Mengacu pada aspek yang disebut pertama, maka aktualisasi Pancasila memiliki peranan yang sangat penting dalam mawujudkan integrasi masyarakat, karena Pancasila merupakan wujud kesepakatan nilai yang bersifat fundamental dalam kehiduan bermasyarakat, berbangsa, dan bernegara. Mengacu pada aspek kedua pengembangan organisasi masyarakat yang bersifat lintas suku, lintas agama, lintas budaya, dan lintas perbedaaan lainnya merupakan hal yan sangat penting dalam rangka mewujudkan integrasi masyarakat, yang berarti juga mendukung ketahanan sosial.
Di bidang kebudayaan, ketahanan budaya antara lain ditentukan oleh kemampuan kita menanggapi secara arif pengaruh nilai-nilai budaya dari luar untuk mengembangkan atau memperkaya, serta meningkatkan kualitas budaya nasional. Hal itu berarti bahwa kita tidak boleh bersikap a-priori terhadap nilai-nilai budaya sendiri maupun terhadap nilai-nilai budaya yang datang dari luar.
Guna memperkokoh ketahan budaya perlu dikembangkan sistem nilai budaya yang mendukung terjadinya perubahan ke arah kemajuan. Sebab kemajuan masyarakat tidak hanya ditentukan oleh faktor ekonomi seperti tersedianya modal atau biaya yang cukup, akan tetapi juga ditentukan oleh faktor-faktor non ekonomi, yang dalam hal ini adalah sistem nilai budaya yang mendukung kemajuan itu sendiri. Sistem nilai budaya yang dimaksud seperti kedisiplinan dan menghargai waktu, orientasi ke masa depan, tidak hanya berserah kepada nasib, percaya akan kemanfaatan ilmu pengetahuan dan teknologi, dan sikap menghargai materi tanpa harus menjadi seorang yang materialistis.
Ketahan budaya juga perlu diwujudkan dengan memberikan ruang dan kesempatan bagi bermacam-macam kebudayaan daerah untuk tumbuh dan berkembang dengan baik sehingga memperkaya kebudayaan nasional. Untuk itu diperlukan sikap saling menghargai di antara pendukung kebudayaan daerah yang berbeda, serta kesediaan untuk mensikapi berbagai persoalan kebudayaan dengan perspektif sistem nilai dalam masyarakat pemilik kebudayaan tersebut dan bukan dengan perspektif sistem nilai pihak lain.

BAB III PENUTUP

1.      Simpulan
Konflik yang terjadi di Indonesia sebelum dan sesudah kemerdekaan tidak dapat tidak dipengaruhi oleh kemajemukan struktur masyarakat Indonesia.
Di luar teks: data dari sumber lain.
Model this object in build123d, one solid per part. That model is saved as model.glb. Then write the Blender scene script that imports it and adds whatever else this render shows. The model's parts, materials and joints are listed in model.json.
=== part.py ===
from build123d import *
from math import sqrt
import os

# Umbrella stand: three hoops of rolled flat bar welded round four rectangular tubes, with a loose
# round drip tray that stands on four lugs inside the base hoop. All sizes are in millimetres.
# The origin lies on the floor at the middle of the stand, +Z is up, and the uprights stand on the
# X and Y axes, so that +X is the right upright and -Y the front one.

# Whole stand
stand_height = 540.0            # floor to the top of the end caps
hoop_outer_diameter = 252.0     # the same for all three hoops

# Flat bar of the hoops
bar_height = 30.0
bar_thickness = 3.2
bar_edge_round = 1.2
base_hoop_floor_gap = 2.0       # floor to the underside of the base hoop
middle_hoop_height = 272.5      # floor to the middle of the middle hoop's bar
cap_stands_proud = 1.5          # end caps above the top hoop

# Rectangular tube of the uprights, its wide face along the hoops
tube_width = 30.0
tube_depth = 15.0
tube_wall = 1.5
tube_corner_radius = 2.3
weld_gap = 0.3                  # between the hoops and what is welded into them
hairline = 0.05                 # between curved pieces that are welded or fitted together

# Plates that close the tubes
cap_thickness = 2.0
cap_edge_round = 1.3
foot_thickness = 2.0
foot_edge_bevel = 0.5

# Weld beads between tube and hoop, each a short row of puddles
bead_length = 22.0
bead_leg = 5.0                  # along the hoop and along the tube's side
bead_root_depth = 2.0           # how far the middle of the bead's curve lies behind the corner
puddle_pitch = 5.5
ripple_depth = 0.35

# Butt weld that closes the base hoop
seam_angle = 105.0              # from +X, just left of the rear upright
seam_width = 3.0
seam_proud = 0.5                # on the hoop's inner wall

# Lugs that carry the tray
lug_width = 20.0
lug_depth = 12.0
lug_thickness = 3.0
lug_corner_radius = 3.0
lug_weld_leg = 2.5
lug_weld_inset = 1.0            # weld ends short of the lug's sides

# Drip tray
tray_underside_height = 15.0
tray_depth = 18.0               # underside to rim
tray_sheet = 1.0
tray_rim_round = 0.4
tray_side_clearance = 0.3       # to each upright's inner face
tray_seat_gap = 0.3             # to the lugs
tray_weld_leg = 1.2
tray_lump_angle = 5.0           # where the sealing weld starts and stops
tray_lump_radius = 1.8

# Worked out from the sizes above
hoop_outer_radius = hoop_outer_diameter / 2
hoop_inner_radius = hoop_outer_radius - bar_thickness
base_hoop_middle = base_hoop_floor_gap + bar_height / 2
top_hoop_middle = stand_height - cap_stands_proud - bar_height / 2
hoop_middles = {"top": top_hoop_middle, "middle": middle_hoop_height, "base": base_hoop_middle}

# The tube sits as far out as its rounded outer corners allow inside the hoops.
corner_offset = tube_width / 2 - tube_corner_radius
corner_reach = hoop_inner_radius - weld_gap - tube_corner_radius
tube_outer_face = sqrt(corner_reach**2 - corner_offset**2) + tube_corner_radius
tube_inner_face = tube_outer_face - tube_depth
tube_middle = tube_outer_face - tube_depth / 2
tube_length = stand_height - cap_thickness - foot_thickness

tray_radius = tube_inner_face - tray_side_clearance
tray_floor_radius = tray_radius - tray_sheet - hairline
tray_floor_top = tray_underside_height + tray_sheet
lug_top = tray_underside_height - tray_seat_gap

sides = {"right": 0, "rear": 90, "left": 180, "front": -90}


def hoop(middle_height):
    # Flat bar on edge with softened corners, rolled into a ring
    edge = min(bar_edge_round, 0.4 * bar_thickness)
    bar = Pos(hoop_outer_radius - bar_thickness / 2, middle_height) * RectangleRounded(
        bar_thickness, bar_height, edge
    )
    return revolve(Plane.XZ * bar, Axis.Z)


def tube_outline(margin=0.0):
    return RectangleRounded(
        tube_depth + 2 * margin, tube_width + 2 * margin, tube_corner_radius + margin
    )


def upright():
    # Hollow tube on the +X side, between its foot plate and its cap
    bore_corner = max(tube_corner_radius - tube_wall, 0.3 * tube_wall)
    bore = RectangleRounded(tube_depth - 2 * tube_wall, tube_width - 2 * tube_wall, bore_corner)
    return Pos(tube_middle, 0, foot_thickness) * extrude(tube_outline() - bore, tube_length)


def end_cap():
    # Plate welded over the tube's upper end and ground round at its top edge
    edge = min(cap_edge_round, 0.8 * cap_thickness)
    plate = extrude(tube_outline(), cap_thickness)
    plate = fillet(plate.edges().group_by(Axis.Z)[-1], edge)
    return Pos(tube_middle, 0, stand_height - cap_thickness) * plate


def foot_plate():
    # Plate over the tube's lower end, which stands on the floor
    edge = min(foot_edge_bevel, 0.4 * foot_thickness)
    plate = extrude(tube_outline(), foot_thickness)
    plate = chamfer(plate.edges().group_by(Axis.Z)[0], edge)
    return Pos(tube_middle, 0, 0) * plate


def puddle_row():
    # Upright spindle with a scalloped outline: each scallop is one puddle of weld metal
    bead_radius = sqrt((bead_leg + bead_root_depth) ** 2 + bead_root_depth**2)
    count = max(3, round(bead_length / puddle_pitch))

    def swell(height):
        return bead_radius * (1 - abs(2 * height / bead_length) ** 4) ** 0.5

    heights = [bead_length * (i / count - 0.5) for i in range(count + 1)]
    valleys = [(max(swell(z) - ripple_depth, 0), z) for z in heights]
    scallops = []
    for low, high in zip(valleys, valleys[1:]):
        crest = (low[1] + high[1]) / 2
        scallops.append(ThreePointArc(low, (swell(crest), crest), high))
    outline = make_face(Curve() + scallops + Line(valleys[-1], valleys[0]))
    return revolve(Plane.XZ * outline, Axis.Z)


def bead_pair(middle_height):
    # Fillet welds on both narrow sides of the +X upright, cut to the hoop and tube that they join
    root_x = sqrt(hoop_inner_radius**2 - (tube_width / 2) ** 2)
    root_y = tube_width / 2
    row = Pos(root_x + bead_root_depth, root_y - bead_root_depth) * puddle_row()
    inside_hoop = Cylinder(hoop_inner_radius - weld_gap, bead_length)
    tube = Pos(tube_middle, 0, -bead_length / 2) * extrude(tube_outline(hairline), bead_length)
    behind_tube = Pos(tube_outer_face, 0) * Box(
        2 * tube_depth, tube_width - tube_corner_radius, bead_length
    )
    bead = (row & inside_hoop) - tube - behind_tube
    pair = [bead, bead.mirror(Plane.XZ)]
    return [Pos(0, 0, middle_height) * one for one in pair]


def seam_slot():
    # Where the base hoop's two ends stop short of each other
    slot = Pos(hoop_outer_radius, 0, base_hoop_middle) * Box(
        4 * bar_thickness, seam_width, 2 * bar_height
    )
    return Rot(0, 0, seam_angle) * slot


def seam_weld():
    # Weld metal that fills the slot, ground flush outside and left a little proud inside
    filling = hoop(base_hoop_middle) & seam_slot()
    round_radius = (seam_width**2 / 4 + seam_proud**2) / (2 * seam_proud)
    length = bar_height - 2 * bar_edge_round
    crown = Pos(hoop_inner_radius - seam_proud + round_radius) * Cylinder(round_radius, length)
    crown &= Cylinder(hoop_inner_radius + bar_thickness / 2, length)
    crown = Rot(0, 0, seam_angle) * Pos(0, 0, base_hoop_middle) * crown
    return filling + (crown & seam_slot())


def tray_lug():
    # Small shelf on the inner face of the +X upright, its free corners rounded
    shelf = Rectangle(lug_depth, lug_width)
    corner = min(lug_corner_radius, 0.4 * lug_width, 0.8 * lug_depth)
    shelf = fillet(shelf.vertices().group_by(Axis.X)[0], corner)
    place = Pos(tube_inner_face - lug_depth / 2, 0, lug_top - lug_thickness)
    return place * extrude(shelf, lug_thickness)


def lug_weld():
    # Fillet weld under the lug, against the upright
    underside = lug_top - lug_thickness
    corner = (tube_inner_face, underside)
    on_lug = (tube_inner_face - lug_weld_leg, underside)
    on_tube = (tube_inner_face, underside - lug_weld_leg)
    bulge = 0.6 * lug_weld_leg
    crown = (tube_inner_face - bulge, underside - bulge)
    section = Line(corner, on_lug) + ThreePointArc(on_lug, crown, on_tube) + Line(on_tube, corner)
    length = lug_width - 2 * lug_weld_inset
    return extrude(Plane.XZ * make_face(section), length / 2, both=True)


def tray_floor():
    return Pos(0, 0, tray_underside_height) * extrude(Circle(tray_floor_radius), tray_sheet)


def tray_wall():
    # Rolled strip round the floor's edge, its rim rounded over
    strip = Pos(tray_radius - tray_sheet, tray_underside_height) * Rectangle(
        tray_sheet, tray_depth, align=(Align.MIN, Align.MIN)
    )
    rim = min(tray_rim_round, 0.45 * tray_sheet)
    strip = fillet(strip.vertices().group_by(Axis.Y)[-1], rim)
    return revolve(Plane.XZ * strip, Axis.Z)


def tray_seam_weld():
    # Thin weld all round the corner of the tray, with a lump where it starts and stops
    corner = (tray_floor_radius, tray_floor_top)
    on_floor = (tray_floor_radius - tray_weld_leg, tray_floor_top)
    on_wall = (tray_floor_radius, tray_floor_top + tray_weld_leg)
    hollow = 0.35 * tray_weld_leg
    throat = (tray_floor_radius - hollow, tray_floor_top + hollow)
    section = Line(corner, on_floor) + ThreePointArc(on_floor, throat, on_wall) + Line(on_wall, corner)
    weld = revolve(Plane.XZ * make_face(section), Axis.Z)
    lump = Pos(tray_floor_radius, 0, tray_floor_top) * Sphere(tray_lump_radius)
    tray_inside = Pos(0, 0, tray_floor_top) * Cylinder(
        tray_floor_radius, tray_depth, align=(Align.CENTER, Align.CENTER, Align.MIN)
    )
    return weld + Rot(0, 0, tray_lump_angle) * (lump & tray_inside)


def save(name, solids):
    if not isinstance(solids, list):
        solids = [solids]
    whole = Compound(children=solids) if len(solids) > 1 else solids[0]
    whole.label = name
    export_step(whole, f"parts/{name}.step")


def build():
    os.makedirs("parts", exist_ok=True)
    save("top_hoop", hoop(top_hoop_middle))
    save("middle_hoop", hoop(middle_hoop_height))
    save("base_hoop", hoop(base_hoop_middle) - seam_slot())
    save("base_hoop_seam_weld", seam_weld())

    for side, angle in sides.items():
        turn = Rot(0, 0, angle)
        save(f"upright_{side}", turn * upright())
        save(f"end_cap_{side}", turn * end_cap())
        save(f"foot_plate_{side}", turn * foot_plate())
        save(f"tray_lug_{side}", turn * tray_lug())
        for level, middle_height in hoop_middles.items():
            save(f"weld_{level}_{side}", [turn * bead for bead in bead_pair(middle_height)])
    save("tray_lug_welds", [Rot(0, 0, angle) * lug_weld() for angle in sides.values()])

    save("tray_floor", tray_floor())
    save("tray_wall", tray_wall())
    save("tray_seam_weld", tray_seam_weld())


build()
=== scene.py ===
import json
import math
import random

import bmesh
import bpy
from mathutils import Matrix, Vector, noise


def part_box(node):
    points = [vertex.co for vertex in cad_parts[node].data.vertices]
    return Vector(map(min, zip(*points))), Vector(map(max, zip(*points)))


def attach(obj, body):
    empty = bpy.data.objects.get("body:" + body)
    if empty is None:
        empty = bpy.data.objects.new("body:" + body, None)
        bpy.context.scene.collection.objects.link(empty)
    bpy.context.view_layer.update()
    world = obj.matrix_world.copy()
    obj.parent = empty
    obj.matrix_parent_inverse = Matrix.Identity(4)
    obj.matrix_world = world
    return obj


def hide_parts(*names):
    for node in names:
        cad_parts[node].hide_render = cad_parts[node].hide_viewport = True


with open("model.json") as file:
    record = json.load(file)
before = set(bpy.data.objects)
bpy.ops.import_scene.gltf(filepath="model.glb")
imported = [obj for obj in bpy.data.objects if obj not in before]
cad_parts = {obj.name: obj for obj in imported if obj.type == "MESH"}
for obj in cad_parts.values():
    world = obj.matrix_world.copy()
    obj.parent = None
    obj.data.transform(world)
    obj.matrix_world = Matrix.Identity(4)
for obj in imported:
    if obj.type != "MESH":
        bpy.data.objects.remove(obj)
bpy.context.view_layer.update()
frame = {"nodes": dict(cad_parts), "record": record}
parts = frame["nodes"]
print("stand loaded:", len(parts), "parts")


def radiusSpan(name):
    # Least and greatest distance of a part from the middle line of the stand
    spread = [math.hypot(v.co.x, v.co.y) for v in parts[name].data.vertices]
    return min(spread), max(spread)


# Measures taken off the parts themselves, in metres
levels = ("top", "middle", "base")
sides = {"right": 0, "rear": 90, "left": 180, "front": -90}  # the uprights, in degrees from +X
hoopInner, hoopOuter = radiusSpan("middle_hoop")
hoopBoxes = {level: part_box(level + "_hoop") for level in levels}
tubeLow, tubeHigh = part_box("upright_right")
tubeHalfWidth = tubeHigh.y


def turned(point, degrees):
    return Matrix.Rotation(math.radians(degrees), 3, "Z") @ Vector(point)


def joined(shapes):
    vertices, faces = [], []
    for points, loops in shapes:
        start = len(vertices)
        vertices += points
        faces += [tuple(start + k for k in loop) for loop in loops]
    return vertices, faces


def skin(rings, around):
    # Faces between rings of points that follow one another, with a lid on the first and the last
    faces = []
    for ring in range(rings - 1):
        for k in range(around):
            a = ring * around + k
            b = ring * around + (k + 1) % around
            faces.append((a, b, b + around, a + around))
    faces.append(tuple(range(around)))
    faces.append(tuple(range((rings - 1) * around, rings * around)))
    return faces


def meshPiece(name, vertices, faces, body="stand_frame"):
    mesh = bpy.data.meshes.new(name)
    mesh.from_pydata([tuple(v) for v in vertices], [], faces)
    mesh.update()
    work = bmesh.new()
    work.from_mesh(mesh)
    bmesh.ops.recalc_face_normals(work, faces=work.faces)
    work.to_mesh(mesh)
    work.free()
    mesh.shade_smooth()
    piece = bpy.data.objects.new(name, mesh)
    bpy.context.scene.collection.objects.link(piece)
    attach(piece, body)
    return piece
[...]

Secara positif kemajemukan struktur masyarakat Indonesia merupakan khasanah budaya yang dapat memperkaya kebudayaan nasional. Sementara keberadaan keberagaman tersebut juga menyimpan potensi konflik dan disintegrasi nasional.
Pancasila memiliki peranan yang sangat penting dalam mawujudkan integrasi masyarakat, karena Pancasila merupakan wujud kesepakatan nilai yang bersifat fundamental dalam kehiduan bermasyarakat, berbangsa, dan bernegara. Ketahanan budaya antara lain ditentukan oleh kemampuan kita menanggapi secara arif pengaruh nilai-nilai budaya dari luar untuk mengembangkan atau memperkaya, serta meningkatkan kualitas budaya nasional.


DAFTAR PUSTAKA
Sunarto, dkk. 2011. Pendidikan Kewarganegaraan Di Perguruan Tinggi. Semarang: UNNES PRESS.
Handoyo, Eko, dkk. 2007. Studi Masyarakat Indonesia. Semarang: Fakultas Ilmu Sosial UNNES.